Programmers avoid special cases, such as skipping numbers. Like most people we count from zero. That’s because the smallest number of elements in a set is zero. A set is not ordered and so the number of years in a duration that starts in the future and ends in the past is still a positive number. Count the seconds from some point in time to the same point in time, you get zero seconds.
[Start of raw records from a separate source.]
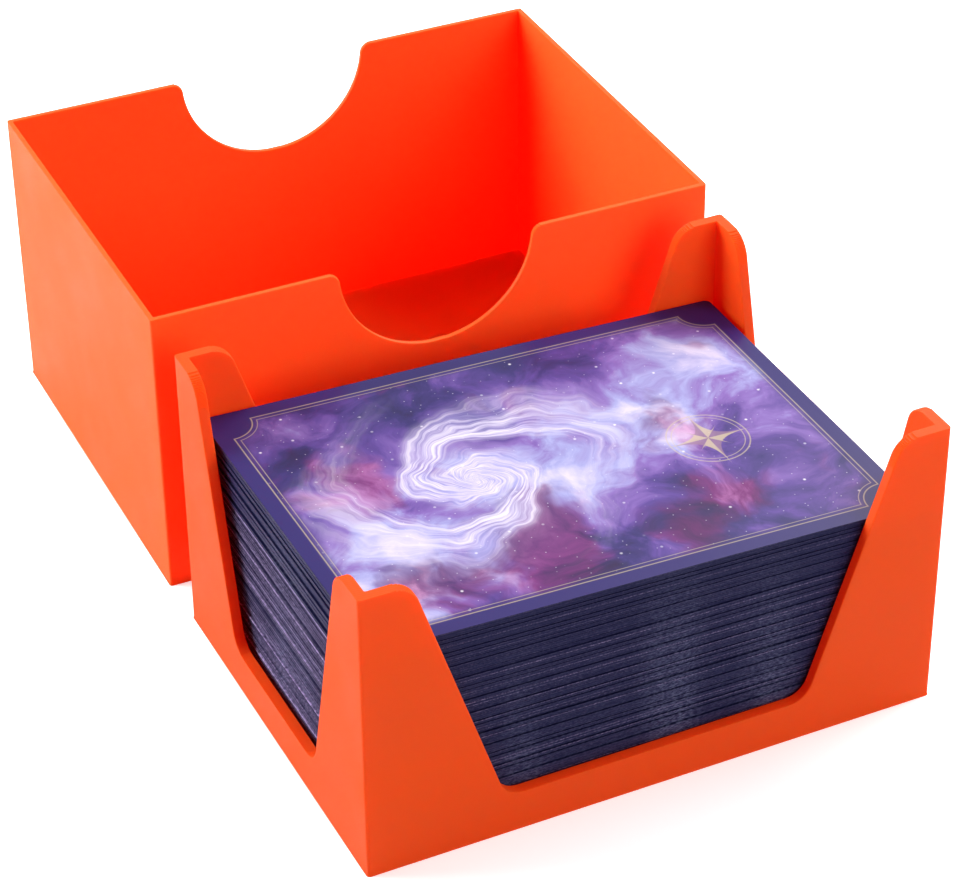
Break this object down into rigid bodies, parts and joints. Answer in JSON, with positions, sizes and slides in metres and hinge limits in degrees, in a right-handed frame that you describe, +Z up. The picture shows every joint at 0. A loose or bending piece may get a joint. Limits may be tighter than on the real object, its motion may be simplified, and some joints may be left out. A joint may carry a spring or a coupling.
{
  "type": "card deck box",
  "caption": "Two-piece box for a sleeved card deck: an open tray with four tapered corner posts, and a thin-walled cover with a half-round thumb notch in each long side.",
  "frame": {"origin": "centre of the tray's underside, on the ground", "axes": "+X along the cards' long side to the right, +Y to the back, from the tray to the cover that stands beside it, +Z up"},
  "size_m": [0.1, 0.1526, 0.052],
  "materials": {
    "tray_plastic": "layer-printed, satin orange",
    "cover_plastic": "layer-printed, satin orange",
    "card_sleeve": "clear sleeve over a printed card, soft gloss"
  },
  "bodies": {
    "tray": {"tray": "tray_plastic"},
    "cover": {"cover": "cover_plastic"},
    "deck": {"sleeved_card_01": "card_sleeve", "sleeved_card_02": "card_sleeve", "sleeved_card_03": "card_sleeve", "sleeved_card_04": "card_sleeve", "sleeved_card_05": "card_sleeve", "sleeved_card_06": "card_sleeve", "sleeved_card_07": "card_sleeve", "sleeved_card_08": "card_sleeve", "sleeved_card_09": "card_sleeve", "sleeved_card_10": "card_sleeve", "sleeved_card_11": "card_sleeve", "sleeved_card_12": "card_sleeve", "sleeved_card_13": "card_sleeve", "sleeved_card_14": "card_sleeve", "sleeved_card_15": "card_sleeve", "sleeved_card_16": "card_sleeve", "sleeved_card_17": "card_sleeve", "sleeved_card_18": "card_sleeve", "sleeved_card_19": "card_sleeve", "sleeved_card_20": "card_sleeve", "sleeved_card_21": "card_sleeve", "sleeved_card_22": "card_sleeve", "sleeved_card_23": "card_sleeve", "sleeved_card_24": "card_sleeve", "sleeved_card_25": "card_sleeve", "sleeved_card_26": "card_sleeve", "sleeved_card_27": "card_sleeve", "sleeved_card_28": "card_sleeve", "sleeved_card_29": "card_sleeve", "sleeved_card_30": "card_sleeve", "sleeved_card_31": "card_sleeve", "sleeved_card_32": "card_sleeve", "sleeved_card_33": "card_sleeve", "sleeved_card_34": "card_sleeve", "sleeved_card_35": "card_sleeve", "sleeved_card_36": "card_sleeve", "sleeved_card_37": "card_sleeve", "sleeved_card_38": "card_sleeve", "sleeved_card_39": "card_sleeve", "sleeved_card_40": "card_sleeve", "sleeved_card_41": "card_sleeve", "sleeved_card_42": "card_sleeve", "sleeved_card_43": "card_sleeve", "sleeved_card_44": "card_sleeve", "sleeved_card_45": "card_sleeve", "sleeved_card_46": "card_sleeve", "sleeved_card_47": "card_sleeve", "sleeved_card_48": "card_sleeve", "sleeved_card_49": "card_sleeve", "sleeved_card_50": "card_sleeve", "sleeved_card_51": "card_sleeve", "sleeved_card_52": "card_sleeve", "sleeved_card_53": "card_sleeve", "sleeved_card_54": "card_sleeve", "sleeved_card_55": "card_sleeve", "sleeved_card_56": "card_sleeve", "sleeved_card_57": "card_sleeve", "sleeved_card_58": "card_sleeve"}
  },
  "joints": [
    {"name": "cover_lift", "type": "slide", "parent": "tray", "child": "cover", "axis": [0, 0, 1], "range_m": [0, 0.06]},
    {"name": "deck_lift", "type": "slide", "parent": "tray", "child": "deck", "axis": [0, 0, 1], "range_m": [0, 0.055]}
  ]
}
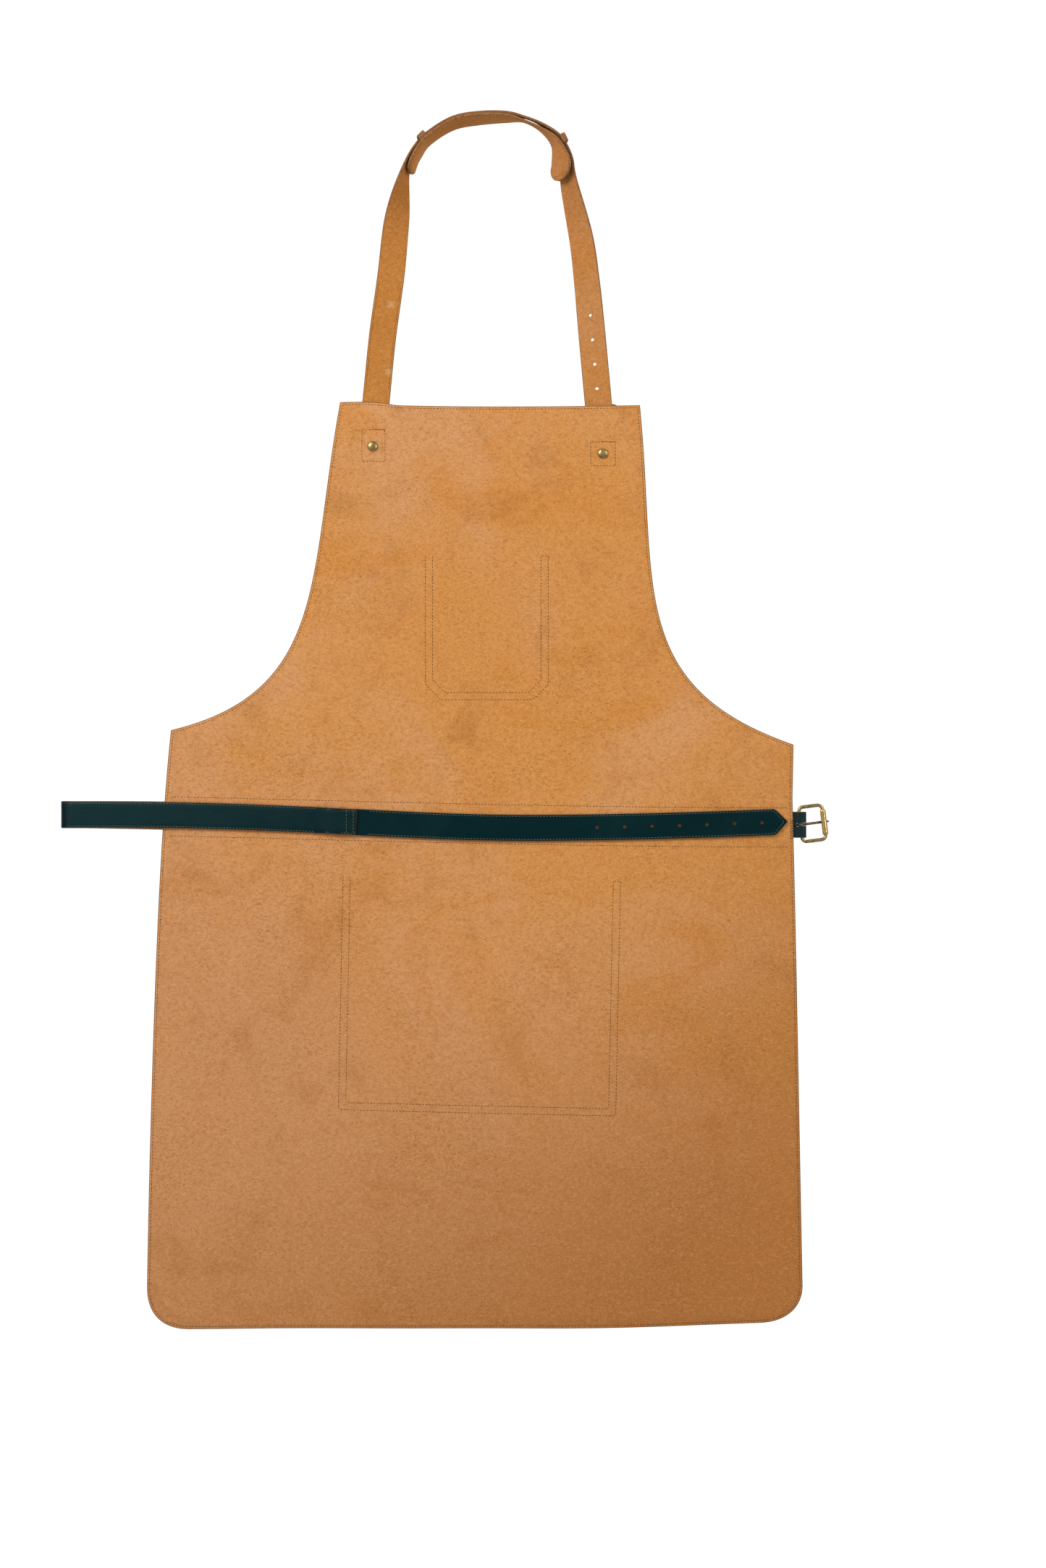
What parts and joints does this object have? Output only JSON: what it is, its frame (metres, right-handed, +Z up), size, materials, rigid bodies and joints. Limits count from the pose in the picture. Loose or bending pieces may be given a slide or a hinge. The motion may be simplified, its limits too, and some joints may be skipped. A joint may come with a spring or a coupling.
{
  "type": "welding apron",
  "caption": "Bib apron in heavy leather with patch pockets, a buckled waist belt in a stitched channel, and an adjustable neck strap with a pad.",
  "frame": {"origin": "middle of the neck pad's inner face, where it rests on the wearer's neck", "axes": "+Z up along the apron from hem to neck, +Y to the front, away from the wearer, +X across the apron, towards the waist buckle"},
  "size_m": [0.7063, 0.0402, 1.1189],
  "materials": {
    "body_leather": "sueded flesh side, matt, with a dark cut edge",
    "strap_leather": "sueded flesh side with a dark green grain side",
    "green_leather": "smooth waxed dark green grain",
    "antique_brass": "antique brass, worn bright on the high spots"
  },
  "bodies": {
    "apron": {"body_panel": "body_leather", "chest_pocket": "green_leather", "lower_pocket": "green_leather", "belt_channel": "green_leather", "belt_front_run": "green_leather", "belt_fold": "green_leather", "waist_chape": "green_leather", "neck_chape": "green_leather", "neck_keeper": "green_leather", "neck_buckle_frame": "antique_brass", "neck_buckle_prong": "antique_brass", "left_rivet_cap": "antique_brass", "left_rivet_post": "antique_brass", "right_rivet_cap": "antique_brass", "right_rivet_post": "antique_brass", "left_strap_bend": "strap_leather", "right_strap_bend": "strap_leather", "left_strap_anchor": "strap_leather", "neck_strap_tail": "strap_leather"},
    "neck_loop": {"neck_strap": "strap_leather", "neck_pad": "strap_leather", "left_pad_keeper": "strap_leather", "right_pad_keeper": "strap_leather"},
    "belt_end": {"belt_back_strap": "green_leather", "belt_tip_strap": "green_leather"},
    "waist_buckle": {"waist_buckle_frame": "antique_brass"},
    "waist_prong": {"waist_buckle_prong": "antique_brass"},
    "waist_roller": {"waist_buckle_roller": "antique_brass"},
    "neck_roller": {"neck_buckle_roller": "antique_brass"}
  },
  "joints": [
    {"name": "neck_loop_fold", "type": "hinge", "parent": "apron", "child": "neck_loop", "pos_m": [0, 0.0025, -0.253], "axis": [1, 0, 0], "range_deg": [-110, 135], "deforming": ["left_strap_bend", "right_strap_bend"]},
    {"name": "belt_end_swing", "type": "hinge", "parent": "apron", "child": "belt_end", "pos_m": [-0.388, 0, -0.6389], "axis": [0, 0, -1], "range_deg": [0, 180], "deforming": ["belt_fold"]},
    {"name": "waist_buckle_pivot", "type": "hinge", "parent": "apron", "child": "waist_buckle", "pos_m": [0.2855, 0.0029, -0.6483], "axis": [-0.1219, 0, 0.9925], "range_deg": [-120, 30]},
    {"name": "waist_prong_pivot", "type": "hinge", "parent": "waist_buckle", "child": "waist_prong", "pos_m": [0.2855, 0.0029, -0.6483], "axis": [-0.1219, 0, 0.9925], "range_deg": [0, 90]},
    {"name": "waist_roller_spin", "type": "hinge", "parent": "waist_buckle", "child": "waist_roller", "pos_m": [0.30714, 0.0029, -0.64564], "axis": [-0.1219, 0, 0.9925], "continuous": true},
    {"name": "neck_roller_spin", "type": "hinge", "parent": "apron", "child": "neck_roller", "pos_m": [0.10099, 0.00689, -0.26305], "axis": [0.9976, 0, 0.0698], "continuous": true}
  ]
}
One reason for the confusion is thinking that if the set is empty, then you don’t count anything. So only if the set has at least one element, you actually count the items and in that case you start counting at 1. But it’s easier to initialise your count at zero and then count each item until you have counted all of them. That’s when the counting stops and you have the correct result. So yes, computers are usually programmed to count from zero. A check for an empty set would require more processing by the computer. But for the human mind it might seem more natural to “not count” if there is nothing and “start counting at one” when there is something.
The other reason there is so much confusion about this is that counting is not the same as indexing, but the two get confused all the time – sometimes even by programmers. When you count the years to get a person’s age you probably start at zero. But that person is zero years old during their first year of life. Wouldn’t it be easier if we would generally just use the count and always start at zero an only use the label used for the item when we want to output that as a reference? This is often the case in programming. The age is the number of full years that have passed since birth. That’s something you can count or calculate. When you say “it’s my 5th year living in this city” you don’t give an amount. It’s a label you got from numbering the years, starting at one, when you arrived at that city. Those are not the same.
A set doesn’t have an order and doesn’t allow duplicates. If it really is a set, then you don’t have a “first item”. If there is an order, you can, of course, still count the items, and you probably start counting at the first item if it exists. But in practice it’s almost always a list that the computer holds in memory (i.e. it is ordered and duplicates have to be filtered somehow). The reason for that is mostly that performance is a lot better when items of a set are in sequence, so memory access is faster. That’s an oversimplification, but you have to use some actual data structure to implement the abstract idea of a “set”. That means some item has to be at the beginning of that data structure. You can count the items of anything that contains items. Unless the list is empty, some item is the first in iteration order. I.e. when the computer starts counting, there is some item that is counted first. It is at the position 0. That means the index (or the offset from the beginning of the list) is zero. The valid offsets or a sequence are zero (inclusive) to length (exclusive). Starting at zero, you iterate the items as long as the offset is less than the length. If length is zero, then you don’t get any item, because 0 is already equal to (i.e. not less than) length. In any other case, the first item is at the memory location of the list plus offset 0. The next one, if it exists, is at the memory location of the list plus offset 1. And so on.
That means that if you know the length, you don’t have to count. However, often the length isn’t fixed. In other words, the “length” is actually the size of the memory block and it defines the maximum length of the list and some of the items might be left empty. Then you do have to count the non-empty items. For that you set the result to zero and the offset also to zero. As long as the offset is less than the length you check if the item is empty. When it is empty you stop the loop. When it is not empty, you increment the result by one and continue the loop. Once the loop is finished, you return the result.
Modern programming is often done with high level languages that can easily count items. Most programmers don’t even write the code for that. To count the customers that are below 18 years old you simply do something like this:
int underage = customers.filter(person -> person.age() < 18).count();
Writing code for the case that “customers” is empty to then return zero and in any other case start counting at one rarely makes.
To get the first element of such a list we use the index (= offset):
Customer fifth = customers.get(4) // returns 5th element
So the numbering starts at zero. Exceptions are rare. When using regular expressions you use one-based indexing of the groups. That doesn’t mean you can’t use zero, as it gives you the complete match, so it really is zero-based and the first group is just implicit. One-based indexing is getting rare in programming. It only causes confusion when used in APIs and makes programming unnecessarily complicated. Since the zero-based indexing is often used instead of one-based numbering, it may appear as if programmers generally would prefer starting numbering things at a “zeroth” element. But that’s really just the offset/index of the element in a sequence. The first element is at index 0.
Numbering still usually starts at 1 even for programmers. Most programs use one-based numbering when presenting numbered lists to the user. And programmers re also users of such applications. While debugging it’s important to see at which line of code the problem occurs and all editors I know start numbering the lines at 1. A log output of CustomerService.java:42
means that the problem occurred on the 42nd line in a file named CustomerService.java
.